Ele também lembrou o caso do ex-banqueiro Salvatore Cacciola, que teve pedidos de extradição ao Brasil rejeitados pela Justiça da Itália por ter dupla cidadania. Ele foi preso em Mônaco e mandado ao Brasil em 2008.

Tratados

O Brasil tem tratados de extradição com países como Portugal e Itália. No último caso, “cada uma das partes obriga-se a entregar a outra, mediante solicitação, as pessoas que se encontrem em seu território e que sejam procuradas pelas autoridades judiciárias da requerente, para serem submetidas a processo penal ou para a execução de uma pena restritiva de liberdade”.

A extradição, diz o tratado bilateral entre o Brasil e a Itália, será concedida quando os dois países considerarem uma determinada conduta como criminosa; houver pena prevista de mais de um ano; e quando a solicitação referir-se a mais de um crime.

O pedido será negado quando demonstrado que um fugitivo será submetido a julgamento por tribunal de exceção; se envolver crime político ou de opinião; e houver indício de perseguição e discriminação por motivos como raça, religião, sexo ou nacionalidade. Carla Zambelli foi condenada a dez anos de prisão por violar sistema do Conselho Nacional de  Justiça (CNJ) e inserir mandado de prisão falso.

A Procuradoria-Geral da República pediu na tarde de terça a prisão preventiva de Zambelli e a inclusão da deputada na lista de difusão vermelha da Interpol, que emite alertas sobre fugitivos. Mais cedo, ministros do Supremo disseram ao Valor que poderiam decretar a prisão da parlamentar.

Se isso ocorrer, disse Vladimir Aras, Zambelli poderia ser presa enquanto se desloca para a Itália, se de fato for ao país europeu. Ela também poderia ser presa preventivamente na Itália, se a Justiça do país entender pela detenção preventiva enquanto decide em definitivo sobre uma eventual extradição.

Para Tatiana Cardoso Squeff, professora de direito internacional da Universidade Federal do Rio Grande do Sul (UFRGS), a cidadania italiana de Zambelli deve ser um entrave para eventual pedido de extradição. Segundo ela, cidadãos italianos não costumam, como regra, ser extraditados ao Brasil. “A grande questão é que a extradição não ocorre aos  nacionais do Estado. No caso do ex-jogador Robinho, por exemplo, por ser brasileiro ele não foi extraditado para a Itália. Em vez disso, houve a transferência de pena no Brasil, para que ele cumprisse aqui uma pena definida na Itália”, disse.

Segundo ela, no entanto, há exceções. Inclusive, casos em que o Brasil extraditou pessoas nascidas no país. Em 2017, por exemplo, a Primeira Turma do STF deferiu o pedido de extradição de uma acusada de ter assassinado o marido nos Estados Unidos.
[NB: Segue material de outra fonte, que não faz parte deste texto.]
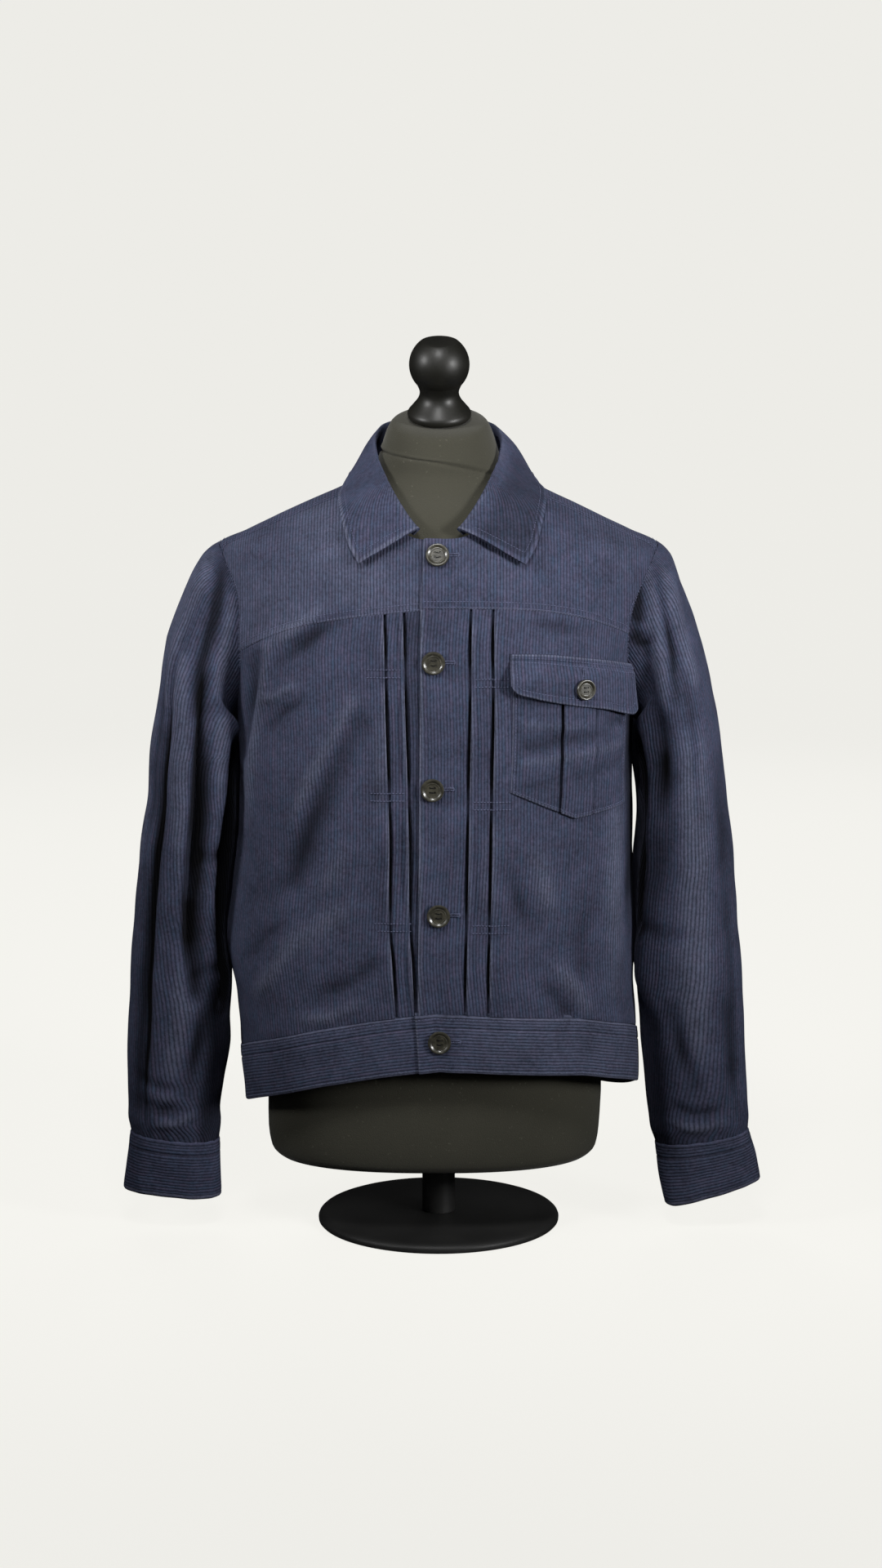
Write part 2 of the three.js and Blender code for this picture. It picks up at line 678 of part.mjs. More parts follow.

A corte entendeu que a mulher renunciou à nacionalidade brasileira ao adotar a cidadania norte-americana em 1999.

Beatriz Alaia Colin, especialista em direito penal do escritório Wilton Gomes Advogados, também considera que a cidadania italiana poderia ser um empecilho. “O fato de a deputada ter alegado cidadania europeia é um ponto crucial, uma vez que como cidadã ela tem o direito de circular e residir livremente nos países-membros. Isso inviabiliza a deportação por motivos migratórios.”

De acordo com ela, é preciso primeiro saber em que país a parlamentar está. “É necessário ver se o país tem ou não acordo de cooperação jurídica internacional com o Brasil. De toda forma, acredita-se que a deputada não será presa em solo europeu e que eventual mandado de prisão somente seria cumprido caso a parlamentar regressasse ao Brasil”, conclui.